- What is needed
Print all records exactly, leaving nothing out.

## START Provided records

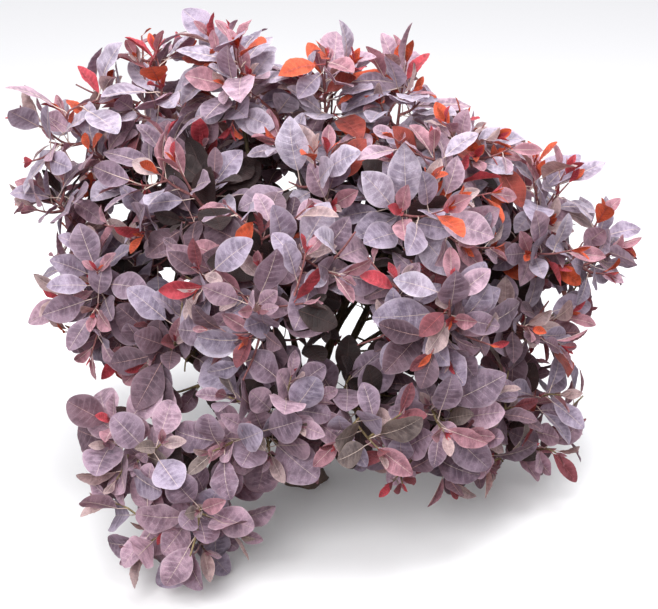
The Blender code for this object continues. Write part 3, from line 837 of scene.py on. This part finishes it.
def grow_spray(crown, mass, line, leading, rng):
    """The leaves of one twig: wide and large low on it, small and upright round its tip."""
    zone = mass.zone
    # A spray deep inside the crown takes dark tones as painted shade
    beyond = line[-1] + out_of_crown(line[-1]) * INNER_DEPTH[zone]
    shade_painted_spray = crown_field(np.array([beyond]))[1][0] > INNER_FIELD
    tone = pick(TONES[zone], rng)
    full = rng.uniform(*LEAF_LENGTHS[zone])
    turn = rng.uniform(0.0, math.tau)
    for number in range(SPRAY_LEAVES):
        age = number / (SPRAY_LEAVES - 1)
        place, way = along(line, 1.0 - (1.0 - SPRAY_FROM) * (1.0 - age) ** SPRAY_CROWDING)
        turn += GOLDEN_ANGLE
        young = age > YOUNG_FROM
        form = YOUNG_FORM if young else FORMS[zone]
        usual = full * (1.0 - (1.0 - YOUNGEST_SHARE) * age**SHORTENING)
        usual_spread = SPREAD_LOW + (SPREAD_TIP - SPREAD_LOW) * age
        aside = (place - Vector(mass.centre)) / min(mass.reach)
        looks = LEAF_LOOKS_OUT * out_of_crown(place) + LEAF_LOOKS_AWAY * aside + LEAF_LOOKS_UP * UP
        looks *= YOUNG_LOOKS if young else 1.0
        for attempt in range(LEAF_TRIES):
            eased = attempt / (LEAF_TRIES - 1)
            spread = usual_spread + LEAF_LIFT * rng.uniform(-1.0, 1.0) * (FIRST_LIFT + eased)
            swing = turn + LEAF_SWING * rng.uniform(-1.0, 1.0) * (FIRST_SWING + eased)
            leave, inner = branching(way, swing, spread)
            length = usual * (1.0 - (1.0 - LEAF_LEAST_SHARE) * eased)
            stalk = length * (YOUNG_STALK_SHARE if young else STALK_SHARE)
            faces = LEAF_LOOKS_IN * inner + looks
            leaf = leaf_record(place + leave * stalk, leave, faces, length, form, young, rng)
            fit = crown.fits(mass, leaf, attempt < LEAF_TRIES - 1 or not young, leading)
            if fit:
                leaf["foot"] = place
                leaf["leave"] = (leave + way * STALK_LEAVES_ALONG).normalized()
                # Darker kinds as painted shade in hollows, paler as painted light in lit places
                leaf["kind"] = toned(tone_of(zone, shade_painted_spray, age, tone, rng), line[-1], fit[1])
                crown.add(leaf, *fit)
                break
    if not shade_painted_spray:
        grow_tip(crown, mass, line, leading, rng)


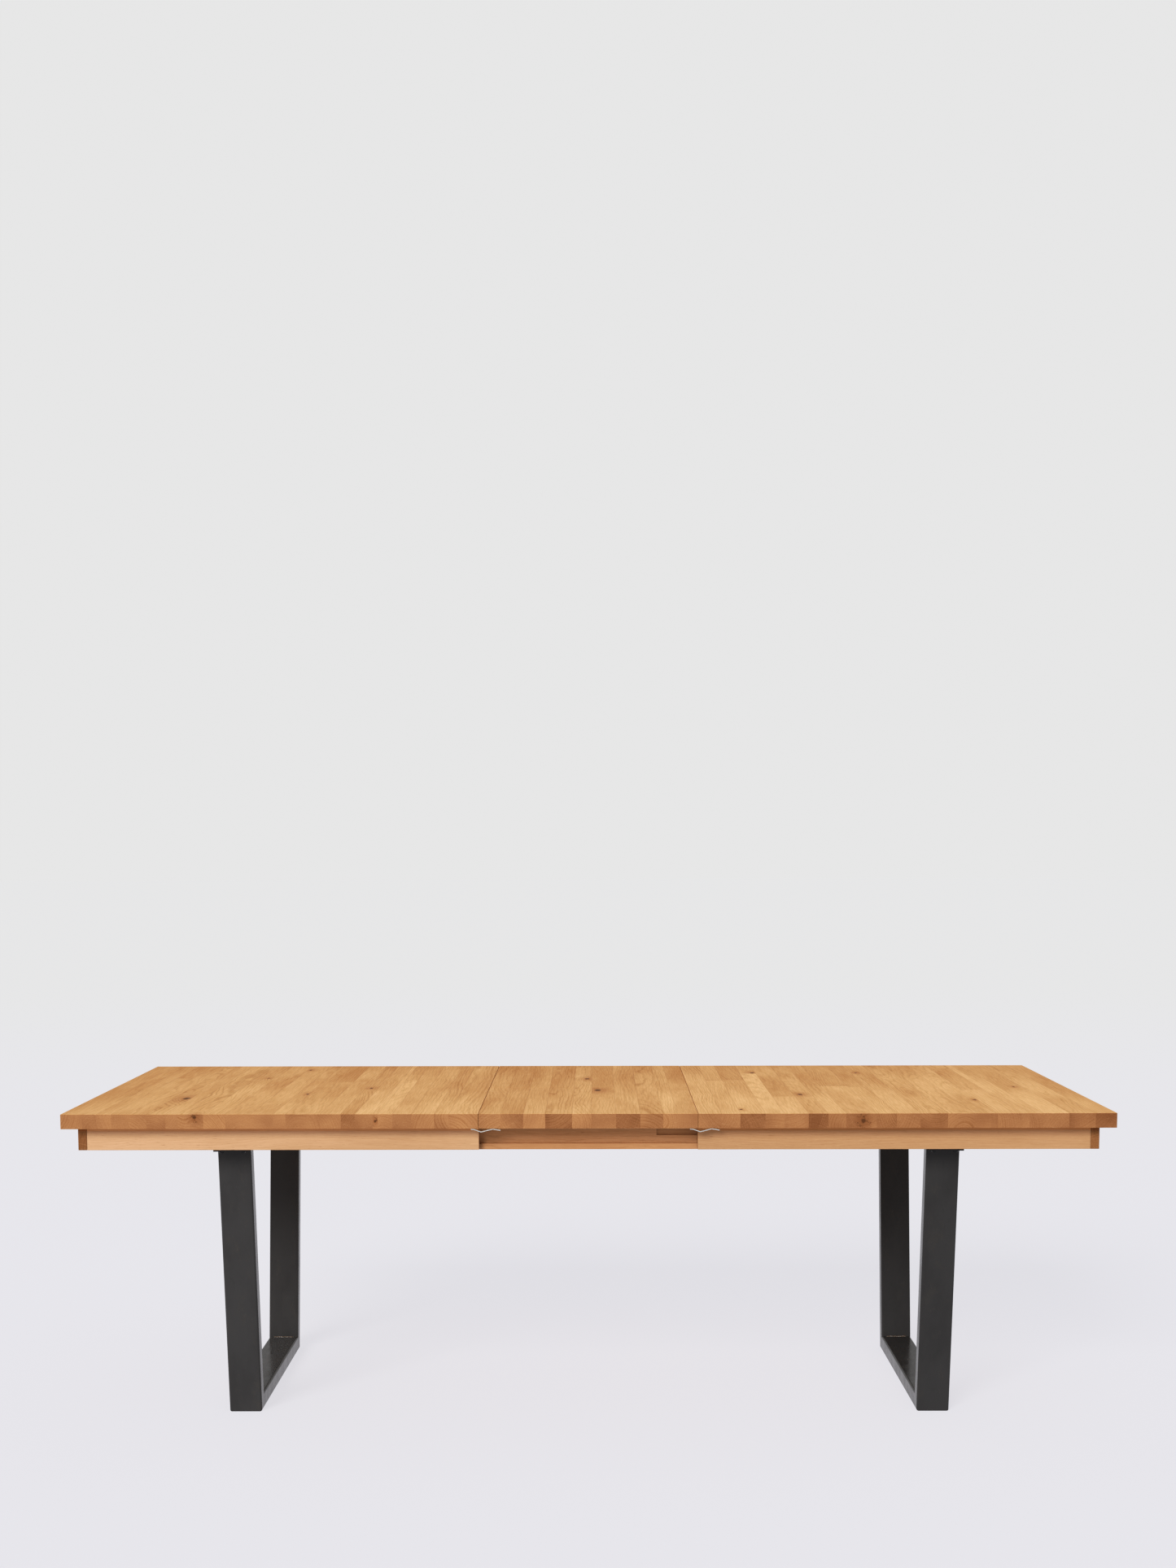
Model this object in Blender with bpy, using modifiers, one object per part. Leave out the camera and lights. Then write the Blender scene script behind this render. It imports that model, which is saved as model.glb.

## END Provided records

- Worked solution
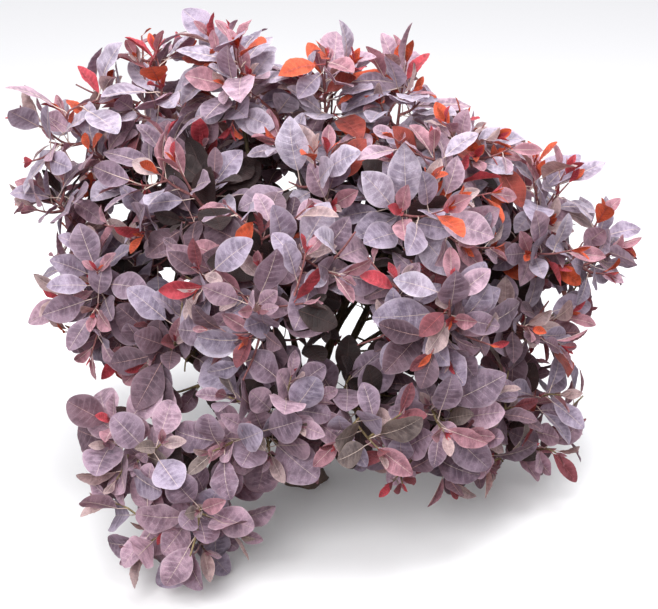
The Blender code for this object continues. Write part 3, from line 837 of scene.py on. This part finishes it.
def grow_spray(crown, mass, line, leading, rng):
    """The leaves of one twig: wide and large low on it, small and upright round its tip."""
    zone = mass.zone
    # A spray deep inside the crown takes dark tones as painted shade
    beyond = line[-1] + out_of_crown(line[-1]) * INNER_DEPTH[zone]
    shade_painted_spray = crown_field(np.array([beyond]))[1][0] > INNER_FIELD
    tone = pick(TONES[zone], rng)
    full = rng.uniform(*LEAF_LENGTHS[zone])
    turn = rng.uniform(0.0, math.tau)
    for number in range(SPRAY_LEAVES):
        age = number / (SPRAY_LEAVES - 1)
        place, way = along(line, 1.0 - (1.0 - SPRAY_FROM) * (1.0 - age) ** SPRAY_CROWDING)
        turn += GOLDEN_ANGLE
        young = age > YOUNG_FROM
        form = YOUNG_FORM if young else FORMS[zone]
        usual = full * (1.0 - (1.0 - YOUNGEST_SHARE) * age**SHORTENING)
        usual_spread = SPREAD_LOW + (SPREAD_TIP - SPREAD_LOW) * age
        aside = (place - Vector(mass.centre)) / min(mass.reach)
        looks = LEAF_LOOKS_OUT * out_of_crown(place) + LEAF_LOOKS_AWAY * aside + LEAF_LOOKS_UP * UP
        looks *= YOUNG_LOOKS if young else 1.0
        for attempt in range(LEAF_TRIES):
            eased = attempt / (LEAF_TRIES - 1)
            spread = usual_spread + LEAF_LIFT * rng.uniform(-1.0, 1.0) * (FIRST_LIFT + eased)
            swing = turn + LEAF_SWING * rng.uniform(-1.0, 1.0) * (FIRST_SWING + eased)
            leave, inner = branching(way, swing, spread)
            length = usual * (1.0 - (1.0 - LEAF_LEAST_SHARE) * eased)
            stalk = length * (YOUNG_STALK_SHARE if young else STALK_SHARE)
            faces = LEAF_LOOKS_IN * inner + looks
            leaf = leaf_record(place + leave * stalk, leave, faces, length, form, young, rng)
            fit = crown.fits(mass, leaf, attempt < LEAF_TRIES - 1 or not young, leading)
            if fit:
                leaf["foot"] = place
                leaf["leave"] = (leave + way * STALK_LEAVES_ALONG).normalized()
                # Darker kinds as painted shade in hollows, paler as painted light in lit places
                leaf["kind"] = toned(tone_of(zone, shade_painted_spray, age, tone, rng), line[-1], fit[1])
                crown.add(leaf, *fit)
                break
    if not shade_painted_spray:
        grow_tip(crown, mass, line, leading, rng)


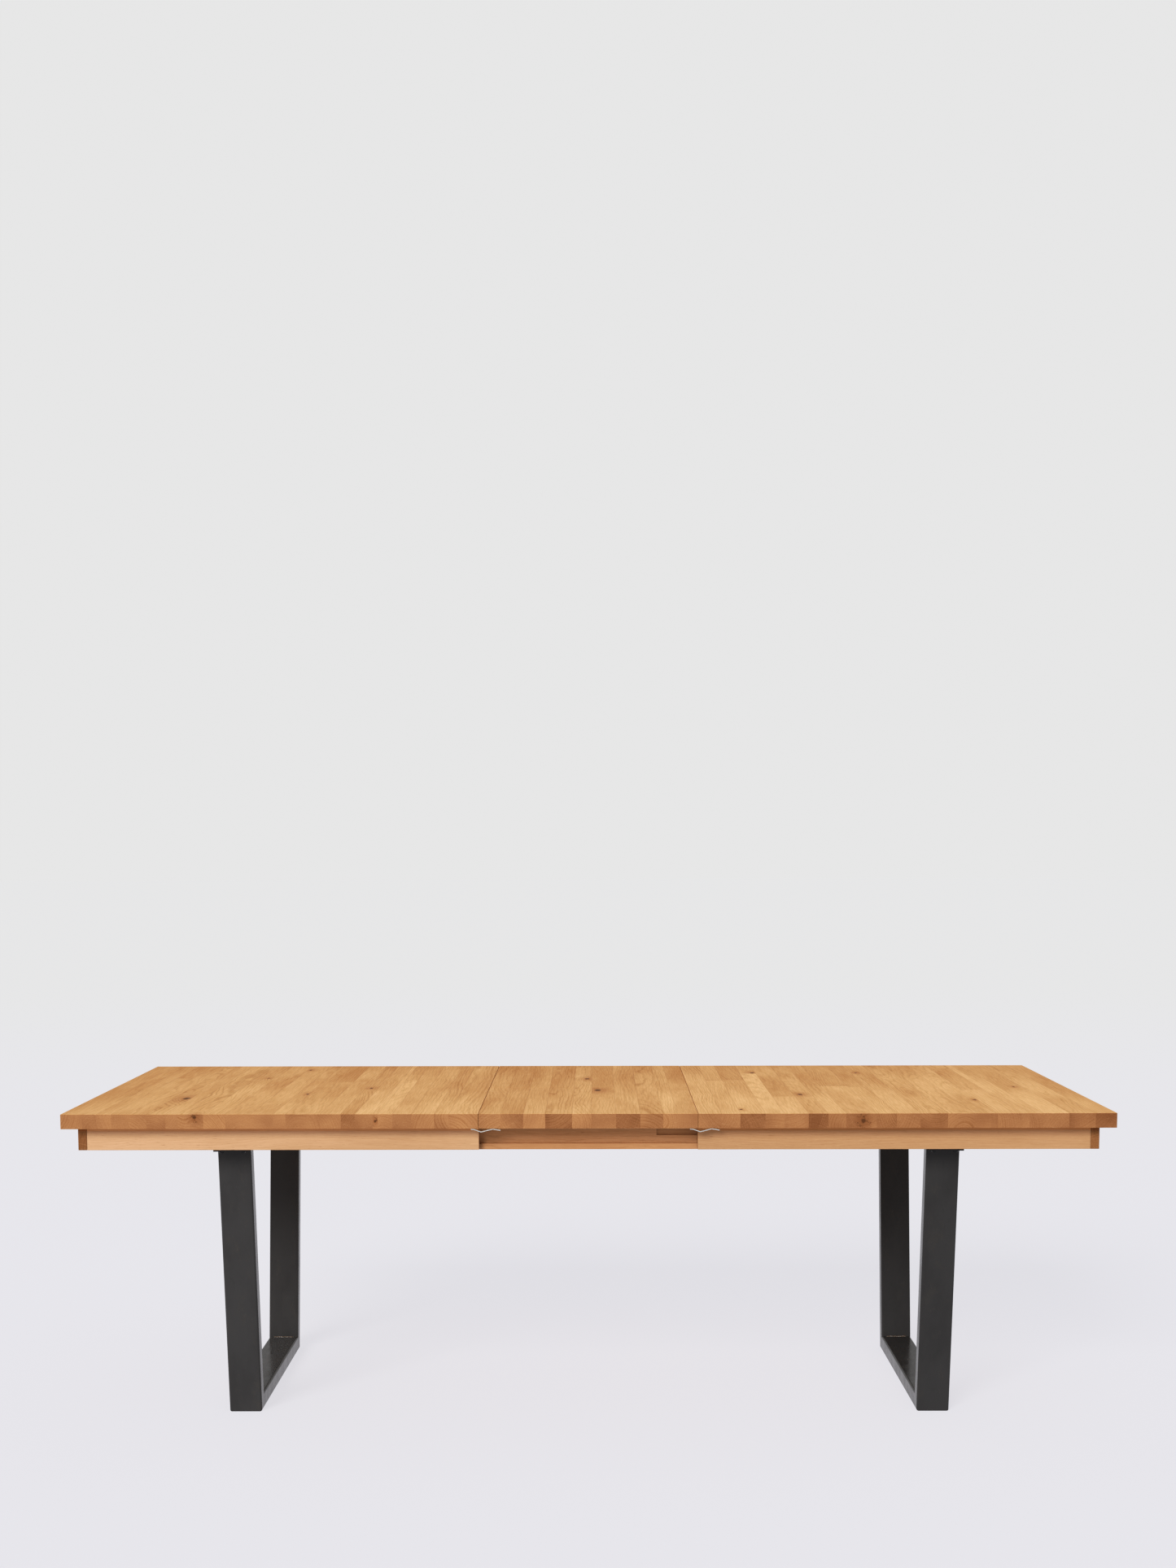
Model this object in Blender with bpy, using modifiers, one object per part. Leave out the camera and lights. Then write the Blender scene script behind this render. It imports that model, which is saved as model.glb.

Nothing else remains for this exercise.